NOTE: The following section explains the basic fundamental idea of how the project works, there are things that you might not understand if you are reading this for the first time, but that is intended. You are not supposed to understand this implementation of the project because it is for the CURRENT stage of MY project. This section is written only to give you the basic idea of how you might go about writing a similar project, not to provide an actual guide for writing the project. It is encouraged and IMPORTANT that you figure out what your implementation of the project might be because simply copying this would be unfruitful and annoying to deal with in the later stages of development.
graph LR
MarkdownContent(Markdown Content)
Transformers([Transformers])
Emitters([Emitters])
OutputHTML(Output HTML)
MarkdownContent --> Transformers --> Emitters --> OutputHTML
Above diagram explains the basic architecture of how oro-jackson works.
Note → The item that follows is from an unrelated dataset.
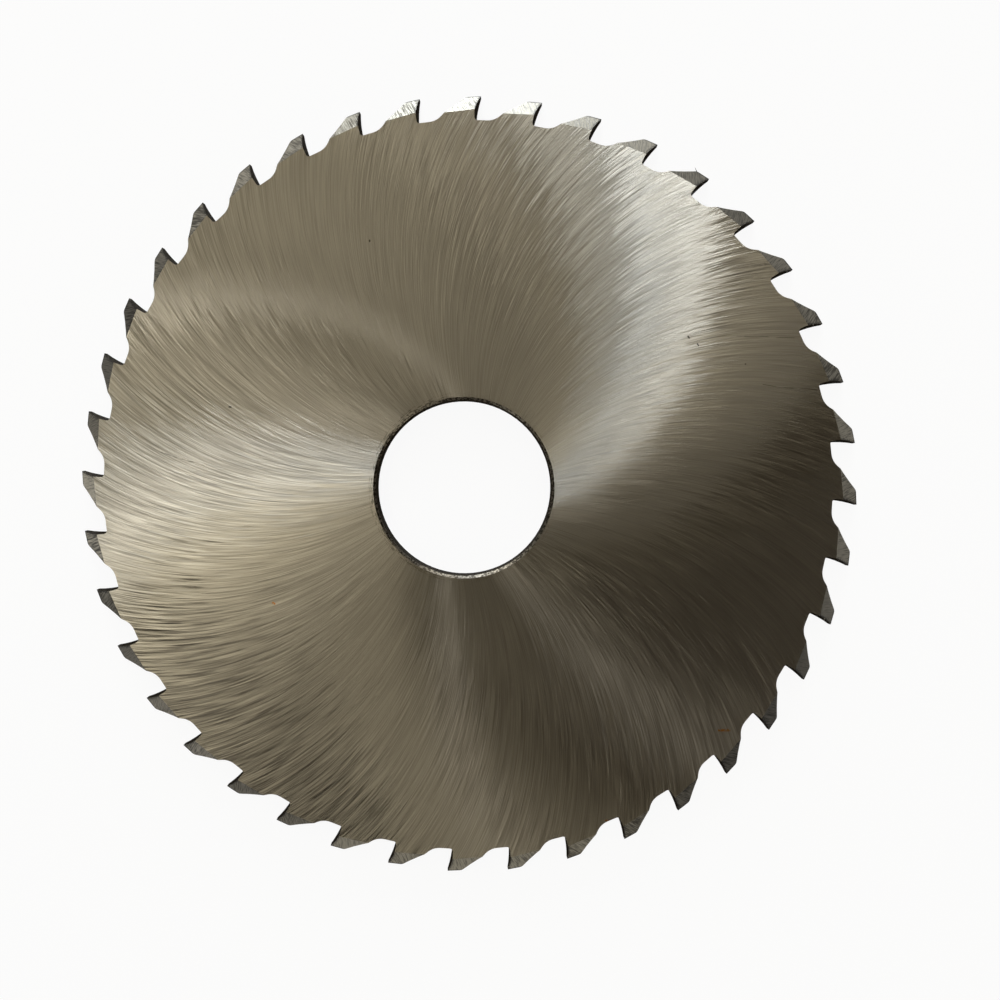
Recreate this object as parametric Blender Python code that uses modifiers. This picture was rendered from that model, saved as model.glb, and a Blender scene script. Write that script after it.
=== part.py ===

The program runs 3 main loops for: preparing content, transforming prepared content, emitting transformed content. In between these main loops there are some other loops as well that do other basic but functionally required stuff.
pub fn parse(ctx: &context::Context) -> eyre::Result<Vec<oj_file::OjFile>, error::Error> {}
pub fn emit(ctx: &context::Context, parsed_files: &Vec<oj_file::OjFile>) -> eyre::Result<(), error::Error> {}
The above two functions are responsible for running the 3 main loops and communicating resulting data between them.
While the actual content navigates through the various loops and stages between reading a markdown file and emitting an HTML file, another data structure navigates along with it: "Context".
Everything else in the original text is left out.